Usually, the federal government claims to be spending money efficiently. But on Tuesday, the Pentagon said that it racked up $100 million in cyberdefense costs over a period of six months, raising eyebrows even as the damages related to online attacks mount.

According to U.S. military leaders, the figures include cleanup after attacks and to fix internal errors. The comments came as senior military officials made a case for increased spending on cyberdefense initiatives at the USSTRATCOM Cyberspace Symposium in Omaha, Neb. During the event, Air Force Gen. Kevin Chilton, who heads U.S. Strategic Command, and Army Brig. Gen. John Davis, deputy commander for network operations, urged the government to allocate money before an attack rather than after it.

The news comes as Defense Secretary Robert Gates has signaled a complete overhaul of military spending. While defense firms are worrying whether their weapons programs will be cut, it's possible that the sweeping change will provide an opportunity for those who want to modernize the military by, for example, improving its data security.

There's certainly a need, and that need is recognized at the highest levels. Almost exactly two months ago, President Obama ordered a sweeping two month review of government cyber security procedures after breaches made the case for change.

Julie Ziegenhorn of STRATCOM public affairs confirmed the $100 million number to She said the number includes the cost of housing and feeding technicians as well as the cost of training technicians to handle new threats. Each compromised machine, she said, can cost the Pentagon $5,000 to $7,000, without counting the price of people.

"The idea," she said, "is to do the training ahead of time."
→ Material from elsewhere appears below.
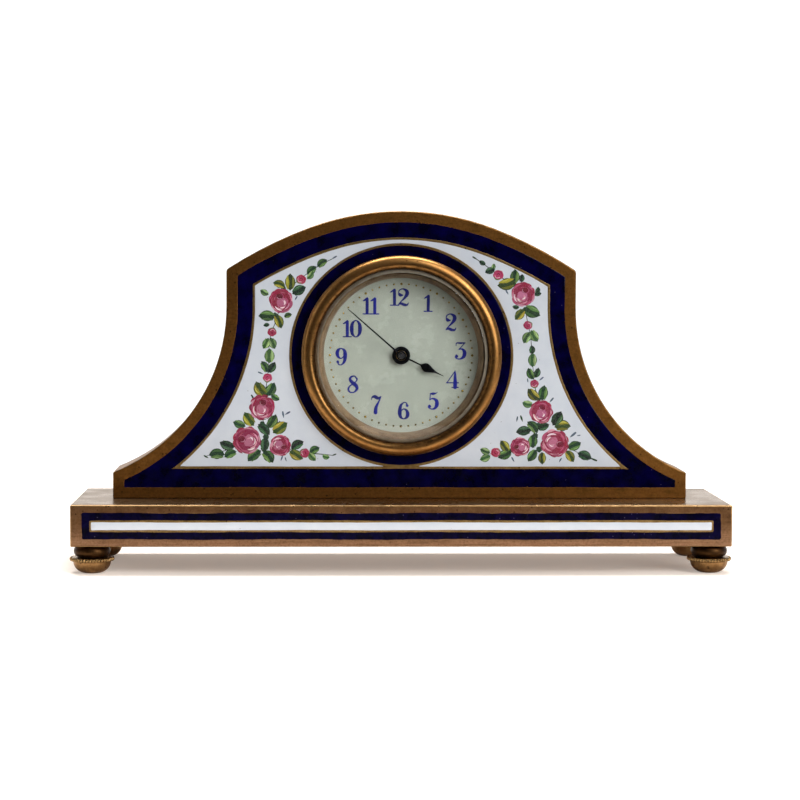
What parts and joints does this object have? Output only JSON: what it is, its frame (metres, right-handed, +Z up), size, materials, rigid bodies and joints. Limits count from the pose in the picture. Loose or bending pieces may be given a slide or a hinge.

In the private sector, the cost of data breaches is recognized to be high, but few cases cost $100 million. The most recent annual survey released in February by the Ponemon Institute on the cost of a data breach in 2008 concluded that breaches cost about $200 per record. The survey covered breaches ranging in size from 4,200 records to over 113,000 records, so a breach compromising 113,000 records would cost, according to this data, over $22 million.

But the Ponemon study factors in the cost of lost customers and a lower reputation for a business. The Pentagon is talking only about the IT cost of containing the security breach, making the military's figure appear high compared to costs in the private sector.

The Ponemon study's recommendations, however, may provide some suggestions for how the Pentagon can slim down its cybersecurity spending, noting that solutions are available that can solve most of these problems.

"Automated, cost-effective enterprise data protection solutions are now available to secure data both within an organization and among business partners," the study said. "Centralized management of encryption solutions allows information protection to be aligned with corporate security policies and regulatory or business-partner mandates. A holistic approach to data protection -- at rest, in motion and in use -- allows security best practices to be automatically enforced throughout the enterprise."

Of course, security is about people as well as software, and if the Pentagon needs $100 million to train its IT staff, it's possible that the cybersecurity review, whose conclusions are due any day now, will recommend that the government give STRATCOM the money it's asking for, and that Gates could also also take up Chilton and Davis's argument.